▶ [Work to complete]:
Set down all of the data exactly as it appears.

▶ [Data shown]:
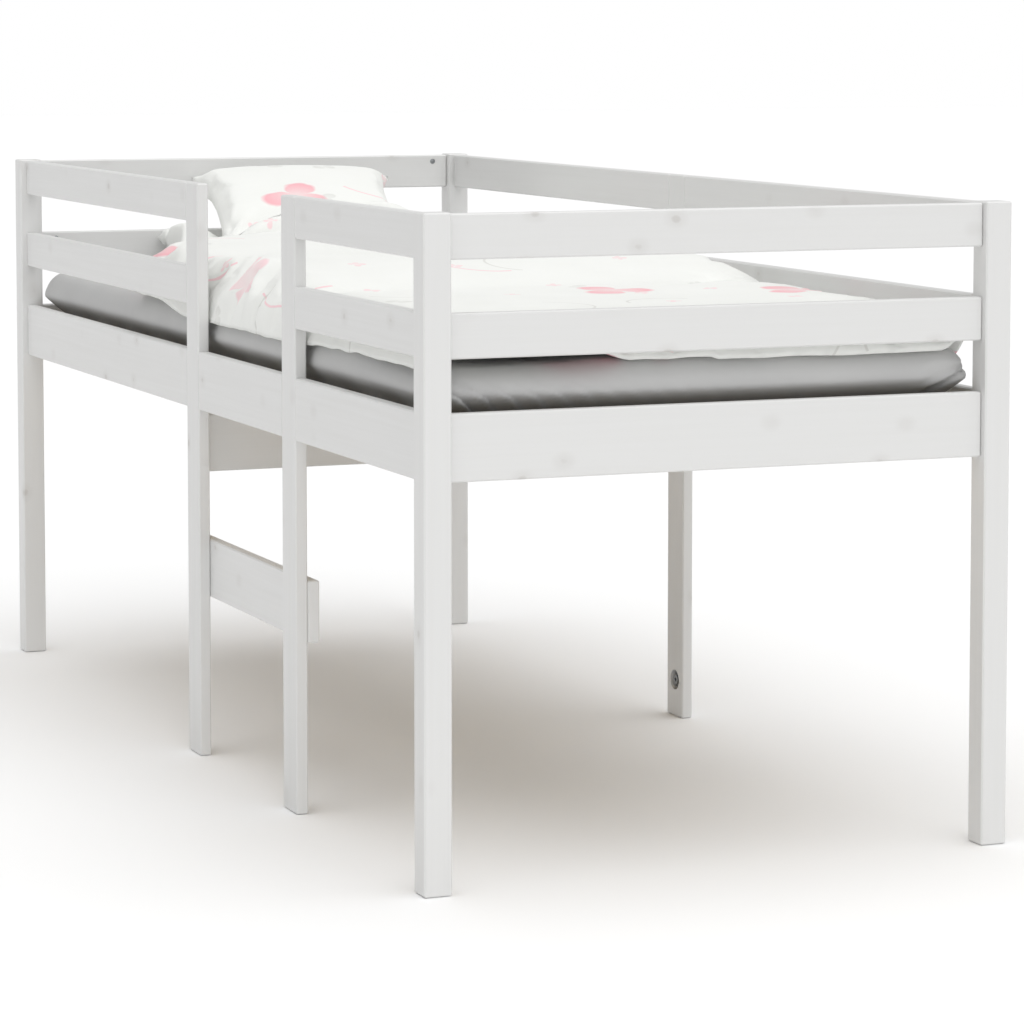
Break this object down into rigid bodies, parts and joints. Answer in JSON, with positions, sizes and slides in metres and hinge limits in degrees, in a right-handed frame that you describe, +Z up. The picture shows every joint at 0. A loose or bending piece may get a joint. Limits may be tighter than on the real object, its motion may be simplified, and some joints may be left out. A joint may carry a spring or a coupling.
{
  "type": "mid-height bed with ladder",
  "caption": "Mid-height sleeper in white painted pine with guard rails all round, an open ladder in one long side, slats, mattress, duvet and pillows.",
  "frame": {"origin": "on the floor under the middle of the bed", "axes": "+X along the bed towards the foot end, -Y to the ladder side, +Z up"},
  "size_m": [2.085, 0.865, 0.895],
  "materials": {
    "painted_pine": "white satin paint over pine, knots faintly showing",
    "slat_pine": "planed bare pine",
    "zinc_steel": "zinc plated steel",
    "sheet_cotton": "smooth pale grey cotton sheet",
    "duvet_cotton": null,
    "pillow_cotton": null
  },
  "bodies": {
    "root": {"connector_foot_far_side_end": "zinc_steel", "connector_foot_far_side_side": "zinc_steel", "connector_foot_ladder_side_end": "zinc_steel", "connector_foot_ladder_side_side": "zinc_steel", "connector_head_far_side_end": "zinc_steel", "connector_head_far_side_side": "zinc_steel", "connector_head_ladder_side_end": "zinc_steel", "connector_head_ladder_side_side": "zinc_steel", "connector_ladder_upright_middle": "zinc_steel", "connector_middle_leg": "zinc_steel", "cross_rail": "painted_pine", "duvet": "duvet_cotton", "far_side_bed_rail_foot": "painted_pine", "far_side_bed_rail_head": "painted_pine", "far_side_lower_guard_foot": "painted_pine", "far_side_lower_guard_head": "painted_pine", "far_side_upper_guard_foot": "painted_pine", "far_side_upper_guard_head": "painted_pine", "foot_bed_rail": "painted_pine", "foot_lower_guard": "painted_pine", "foot_upper_guard": "painted_pine", "head_bed_rail": "painted_pine", "head_lower_guard": "painted_pine", "head_upper_guard": "painted_pine", "ladder_rung": "painted_pine", "ladder_side_bed_rail_entry": "painted_pine", "ladder_side_bed_rail_foot": "painted_pine", "ladder_side_bed_rail_head": "painted_pine", "ladder_side_lower_guard_foot": "painted_pine", "ladder_side_lower_guard_head": "painted_pine", "ladder_side_upper_guard_foot": "painted_pine", "ladder_side_upper_guard_head": "painted_pine", "ladder_upright_foot": "painted_pine", "ladder_upright_middle": "painted_pine", "ledge_far_side_foot": "painted_pine", "ledge_far_side_head": "painted_pine", "ledge_ladder_side_foot": "painted_pine", "ledge_ladder_side_head": "painted_pine", "mattress": "sheet_cotton", "middle_leg": "painted_pine", "middle_leg_bolt": "zinc_steel", "pillow_lower": "pillow_cotton", "pillow_upper": "pillow_cotton", "post_foot_far_side": "painted_pine", "post_foot_ladder_side": "painted_pine", "post_head_far_side": "painted_pine", "post_head_ladder_side": "painted_pine", "slat_01": "slat_pine", "slat_02": "slat_pine", "slat_03": "slat_pine", "slat_04": "slat_pine", "slat_05": "slat_pine", "slat_06": "slat_pine", "slat_07": "slat_pine", "slat_08": "slat_pine", "slat_09": "slat_pine", "slat_10": "slat_pine", "slat_11": "slat_pine", "slat_12": "slat_pine"}
  },
  "joints": []
}
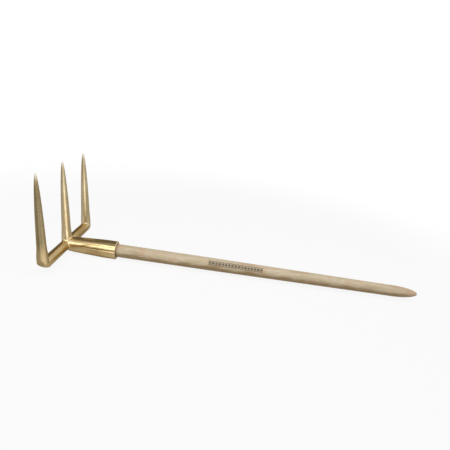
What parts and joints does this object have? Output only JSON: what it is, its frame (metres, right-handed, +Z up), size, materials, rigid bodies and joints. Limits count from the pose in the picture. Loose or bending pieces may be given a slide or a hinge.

▶ [Task response]:
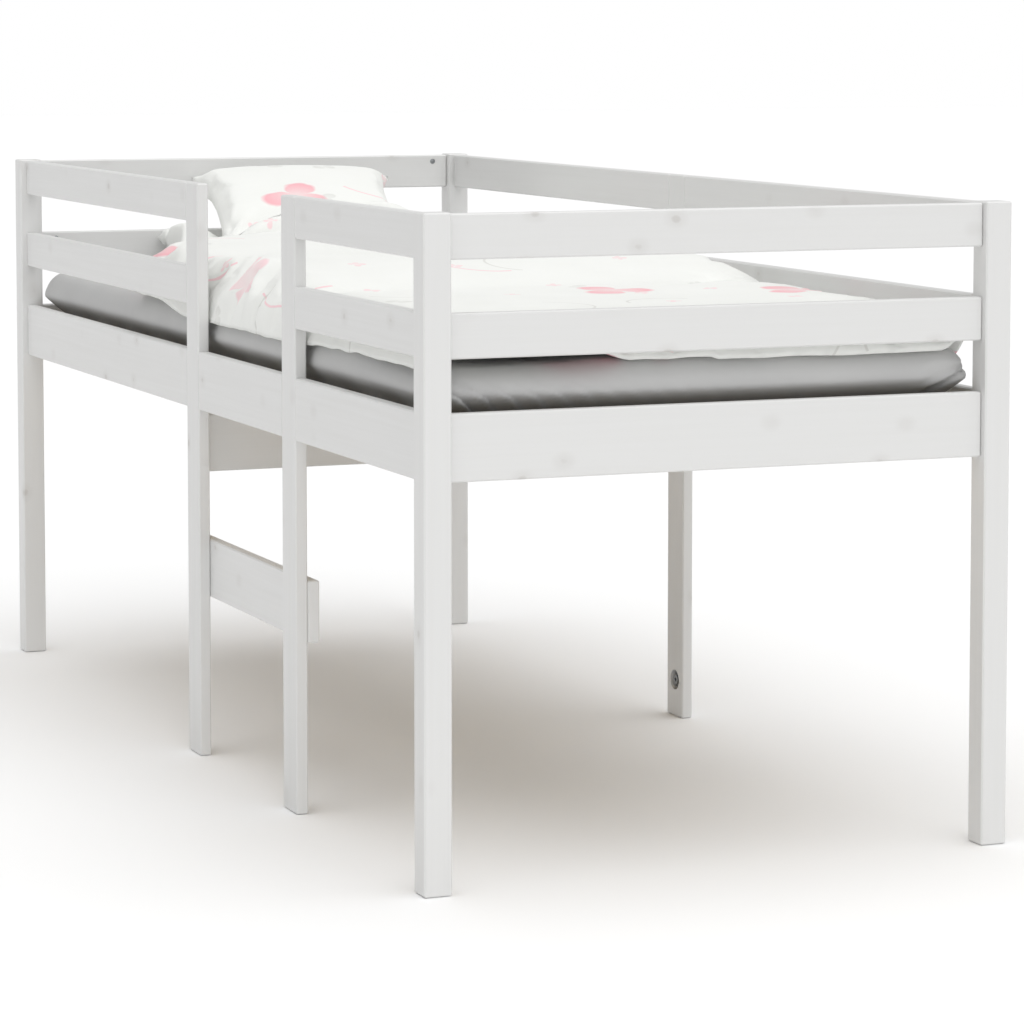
Break this object down into rigid bodies, parts and joints. Answer in JSON, with positions, sizes and slides in metres and hinge limits in degrees, in a right-handed frame that you describe, +Z up. The picture shows every joint at 0. A loose or bending piece may get a joint. Limits may be tighter than on the real object, its motion may be simplified, and some joints may be left out. A joint may carry a spring or a coupling.
{
  "type": "mid-height bed with ladder",
  "caption": "Mid-height sleeper in white painted pine with guard rails all round, an open ladder in one long side, slats, mattress, duvet and pillows.",
  "frame": {"origin": "on the floor under the middle of the bed", "axes": "+X along the bed towards the foot end, -Y to the ladder side, +Z up"},
  "size_m": [2.085, 0.865, 0.895],
  "materials": {
    "painted_pine": "white satin paint over pine, knots faintly showing",
    "slat_pine": "planed bare pine",
    "zinc_steel": "zinc plated steel",
    "sheet_cotton": "smooth pale grey cotton sheet",
    "duvet_cotton": null,
    "pillow_cotton": null
  },
  "bodies": {
    "root": {"connector_foot_far_side_end": "zinc_steel", "connector_foot_far_side_side": "zinc_steel", "connector_foot_ladder_side_end": "zinc_steel", "connector_foot_ladder_side_side": "zinc_steel", "connector_head_far_side_end": "zinc_steel", "connector_head_far_side_side": "zinc_steel", "connector_head_ladder_side_end": "zinc_steel", "connector_head_ladder_side_side": "zinc_steel", "connector_ladder_upright_middle": "zinc_steel", "connector_middle_leg": "zinc_steel", "cross_rail": "painted_pine", "duvet": "duvet_cotton", "far_side_bed_rail_foot": "painted_pine", "far_side_bed_rail_head": "painted_pine", "far_side_lower_guard_foot": "painted_pine", "far_side_lower_guard_head": "painted_pine", "far_side_upper_guard_foot": "painted_pine", "far_side_upper_guard_head": "painted_pine", "foot_bed_rail": "painted_pine", "foot_lower_guard": "painted_pine", "foot_upper_guard": "painted_pine", "head_bed_rail": "painted_pine", "head_lower_guard": "painted_pine", "head_upper_guard": "painted_pine", "ladder_rung": "painted_pine", "ladder_side_bed_rail_entry": "painted_pine", "ladder_side_bed_rail_foot": "painted_pine", "ladder_side_bed_rail_head": "painted_pine", "ladder_side_lower_guard_foot": "painted_pine", "ladder_side_lower_guard_head": "painted_pine", "ladder_side_upper_guard_foot": "painted_pine", "ladder_side_upper_guard_head": "painted_pine", "ladder_upright_foot": "painted_pine", "ladder_upright_middle": "painted_pine", "ledge_far_side_foot": "painted_pine", "ledge_far_side_head": "painted_pine", "ledge_ladder_side_foot": "painted_pine", "ledge_ladder_side_head": "painted_pine", "mattress": "sheet_cotton", "middle_leg": "painted_pine", "middle_leg_bolt": "zinc_steel", "pillow_lower": "pillow_cotton", "pillow_upper": "pillow_cotton", "post_foot_far_side": "painted_pine", "post_foot_ladder_side": "painted_pine", "post_head_far_side": "painted_pine", "post_head_ladder_side": "painted_pine", "slat_01": "slat_pine", "slat_02": "slat_pine", "slat_03": "slat_pine", "slat_04": "slat_pine", "slat_05": "slat_pine", "slat_06": "slat_pine", "slat_07": "slat_pine", "slat_08": "slat_pine", "slat_09": "slat_pine", "slat_10": "slat_pine", "slat_11": "slat_pine", "slat_12": "slat_pine"}
  },
  "joints": []
}
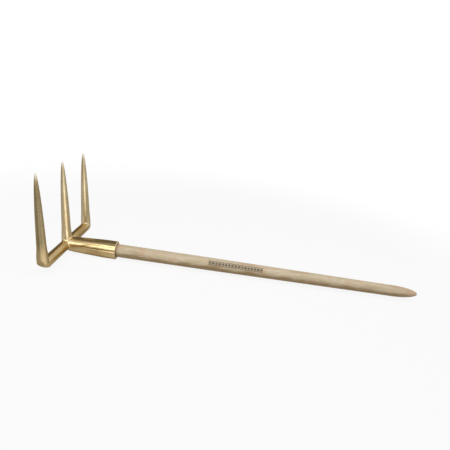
What parts and joints does this object have? Output only JSON: what it is, its frame (metres, right-handed, +Z up), size, materials, rigid bodies and joints. Limits count from the pose in the picture. Loose or bending pieces may be given a slide or a hinge.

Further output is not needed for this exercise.